As for the banks holding off of foreclosure, yes they do and have done so in the past, They wait until their current inventory is sold and then again send more our to the market in hopes of not flooding it bringing down prices even more. Our prices have increased a slight bit in the last 12 months. But looking at prices in Palm Springs to me they still seem high, well compared to the prices here in Phx. that is.

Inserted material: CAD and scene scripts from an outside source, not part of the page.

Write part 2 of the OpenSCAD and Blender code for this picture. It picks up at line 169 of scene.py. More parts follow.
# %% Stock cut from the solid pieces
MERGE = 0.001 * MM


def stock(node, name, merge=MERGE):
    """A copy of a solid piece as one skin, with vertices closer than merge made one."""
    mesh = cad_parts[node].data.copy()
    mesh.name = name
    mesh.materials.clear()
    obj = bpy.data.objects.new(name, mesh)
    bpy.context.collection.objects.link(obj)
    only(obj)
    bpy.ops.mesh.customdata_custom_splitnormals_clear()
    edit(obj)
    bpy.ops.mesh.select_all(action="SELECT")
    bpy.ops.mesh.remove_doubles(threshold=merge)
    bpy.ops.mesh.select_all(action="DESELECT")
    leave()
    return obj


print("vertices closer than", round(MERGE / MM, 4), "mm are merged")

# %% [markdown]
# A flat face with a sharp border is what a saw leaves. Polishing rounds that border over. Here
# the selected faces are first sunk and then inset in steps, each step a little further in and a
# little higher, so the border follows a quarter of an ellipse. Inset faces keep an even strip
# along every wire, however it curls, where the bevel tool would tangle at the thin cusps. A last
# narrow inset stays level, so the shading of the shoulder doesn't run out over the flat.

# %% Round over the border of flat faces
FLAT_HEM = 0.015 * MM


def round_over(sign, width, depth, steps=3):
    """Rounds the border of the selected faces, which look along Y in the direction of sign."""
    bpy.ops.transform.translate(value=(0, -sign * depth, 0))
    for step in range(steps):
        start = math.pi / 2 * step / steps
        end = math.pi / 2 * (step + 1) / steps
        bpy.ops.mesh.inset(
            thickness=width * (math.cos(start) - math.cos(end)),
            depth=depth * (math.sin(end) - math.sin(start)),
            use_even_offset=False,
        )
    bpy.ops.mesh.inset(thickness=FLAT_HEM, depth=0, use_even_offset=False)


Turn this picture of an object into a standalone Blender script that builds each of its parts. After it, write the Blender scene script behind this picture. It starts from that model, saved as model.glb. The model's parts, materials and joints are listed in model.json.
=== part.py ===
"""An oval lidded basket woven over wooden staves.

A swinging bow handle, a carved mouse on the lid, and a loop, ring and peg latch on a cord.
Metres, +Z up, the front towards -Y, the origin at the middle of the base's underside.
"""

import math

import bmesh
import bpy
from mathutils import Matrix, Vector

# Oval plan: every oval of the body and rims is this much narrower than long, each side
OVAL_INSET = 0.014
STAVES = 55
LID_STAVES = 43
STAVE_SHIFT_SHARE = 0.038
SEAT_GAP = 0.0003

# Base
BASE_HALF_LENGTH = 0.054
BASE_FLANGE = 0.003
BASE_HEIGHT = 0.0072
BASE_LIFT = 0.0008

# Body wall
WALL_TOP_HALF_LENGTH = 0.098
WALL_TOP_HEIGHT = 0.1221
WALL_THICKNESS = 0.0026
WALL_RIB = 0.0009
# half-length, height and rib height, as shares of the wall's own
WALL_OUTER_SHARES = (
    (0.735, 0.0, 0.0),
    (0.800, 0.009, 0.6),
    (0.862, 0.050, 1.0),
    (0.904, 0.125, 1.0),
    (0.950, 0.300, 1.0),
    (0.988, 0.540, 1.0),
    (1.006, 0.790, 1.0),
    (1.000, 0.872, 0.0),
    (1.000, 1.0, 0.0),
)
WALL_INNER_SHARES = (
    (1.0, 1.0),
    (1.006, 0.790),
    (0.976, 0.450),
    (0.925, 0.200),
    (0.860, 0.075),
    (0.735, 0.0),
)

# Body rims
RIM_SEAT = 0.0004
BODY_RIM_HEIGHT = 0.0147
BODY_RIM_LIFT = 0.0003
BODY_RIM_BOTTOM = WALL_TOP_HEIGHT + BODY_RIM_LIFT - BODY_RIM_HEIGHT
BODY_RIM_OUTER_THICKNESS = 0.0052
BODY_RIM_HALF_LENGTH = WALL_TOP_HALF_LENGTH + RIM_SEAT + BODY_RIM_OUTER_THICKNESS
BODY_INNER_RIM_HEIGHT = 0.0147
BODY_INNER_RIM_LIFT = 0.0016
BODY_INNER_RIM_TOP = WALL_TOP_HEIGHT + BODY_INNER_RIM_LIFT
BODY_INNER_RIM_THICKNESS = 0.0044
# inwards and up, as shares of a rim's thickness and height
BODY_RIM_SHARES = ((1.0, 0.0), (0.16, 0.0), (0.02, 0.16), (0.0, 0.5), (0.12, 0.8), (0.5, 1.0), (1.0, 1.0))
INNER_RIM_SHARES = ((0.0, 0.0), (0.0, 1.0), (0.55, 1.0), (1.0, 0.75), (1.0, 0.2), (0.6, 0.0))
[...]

[identity profile] dr-scott.livejournal.com 2010-03-01 07:31 am (UTC)(link)
I'm not sure banks are particularly hesitating to foreclose to avoid flooding the market; no individual bank would be able to resist the tendency to sell first no matter what it does to housing prices. What I think is really happening is an unwillingness to recognize losses; a nonperforming loan that might turn around can be kept on the books without recognizing a loss directly. As the percent of loans not performing gets very high, though, they have to start foreclosing. Allowing millions of people to live in "their" homes rent-free for years is not going to happen, though some are getting 18 months free now. Foreclosing (or good workouts, in those rare situations where it can work) requires a lot of staff, which lowers apparent profit...

[identity profile] pklexton.livejournal.com 2010-03-01 07:44 am (UTC)(link)
Having seen a little of the banks in action lately I'm not sure if it's a deliberate unwillingness to recognize losses or more generally bureaucratic sloth in facing the new reality or taking broad action of any sort (which I guess is really just a more general description of the same phenomenon). I'm not sure there is much rational direction being taken at least at the biggest banks, though eventually they will no doubt catch up with reality (by which time reality will have changed again).

[identity profile] dr-scott.livejournal.com 2010-03-01 07:52 am (UTC)(link)
... and that's surely part of it. The bank bureaucracy would have to streamline procedures to get more short sales and foreclosures through, and I hear of lots of situations where there are two mortgages and the two holders can't agree on how to eat the loss. Just doing the same old thing puts off the more serious issues for awhile....

[identity profile] pklexton.livejournal.com 2010-03-01 07:52 am (UTC)(link)
Just got back from PS.

My personal sense of second home markets is of pronounced amplification of the already boom/bust nature of real estate. Unless you're an extraordinary market timer or in it for the really long term, I'd be reluctant to regard PS and similar markets as great investments. That's not to say it's not worth it if you otherwise wanto to have a place there (I think about it all the time) and of course you're an astonishingly good market timer so the usual rules don't apply to you. :)

[identity profile] dr-scott.livejournal.com 2010-03-01 07:58 am (UTC)(link)
Right -- amplification is a good word. But you have a pretty clear floor in an area like Palm Springs that is still going to grow: houses are now selling for about construction costs ($150/sq/ft.) in some cases, meaning the land value has gone to zero. It's gradually becoming a real town with permanent residents and increasingly a gay retirement place, and it's only going to be more so. So there's not a big downside, compared to, say, a ski resort which was always a faddish place to have a status house.

[identity profile] pklexton.livejournal.com 2010-03-01 04:49 pm (UTC)(link)
I think the proximity to LA (assuming it continues to grow) will help too. The exurbs of LA have almost reached the valley. Between my parents and my brother I have seen seven second home investments in my family over my lifetime; only one in hindsight would have been a great long term investment (though they managed a handsome short term profit on another and small profits on the others). They had one house on the CT shore - literally beachfront - unique location in a beach town that eventually became partly suburbanized - boy oh boy they never should have sold that one!

[identity profile] ricksf.livejournal.com 2010-03-01 05:50 pm (UTC)(link)
Two comments offered for what they're worth...

I recently accompanied some SF friends around PS as they considered purchasing a vacation/retirement home/condo. I was impressed with the level of quality property that one could purchase for a relatively low cost. So much so that I'm considering an investment there for myself.

However, I also learned of the risk one takes if considering purchase of properties constructed on "indian land". Costs are expected to increase, perhaps significantly, for the land leases, increasing the cost of home ownership while decreasing the perceived value of the impacted properties. Eye opening for me, certainly.

[identity profile] dr-scott.livejournal.com 2010-03-01 05:59 pm (UTC)(link)
One of the signs that the boom was over-the-top was some development on native-owned land priced at exactly the same level as nearby owned land. Which makes no sense at all; buildings on 30-year leased land revert to the landowner in 30 years and so should be worth less. The tribes generally signal that they will be reasonable and re-lease at the time, but there have been enough instances of near-confiscation in other jurisdictions to discount such promises.

That said, if there's enough of a discount, it becomes worthwhile to buy on leased land anyway.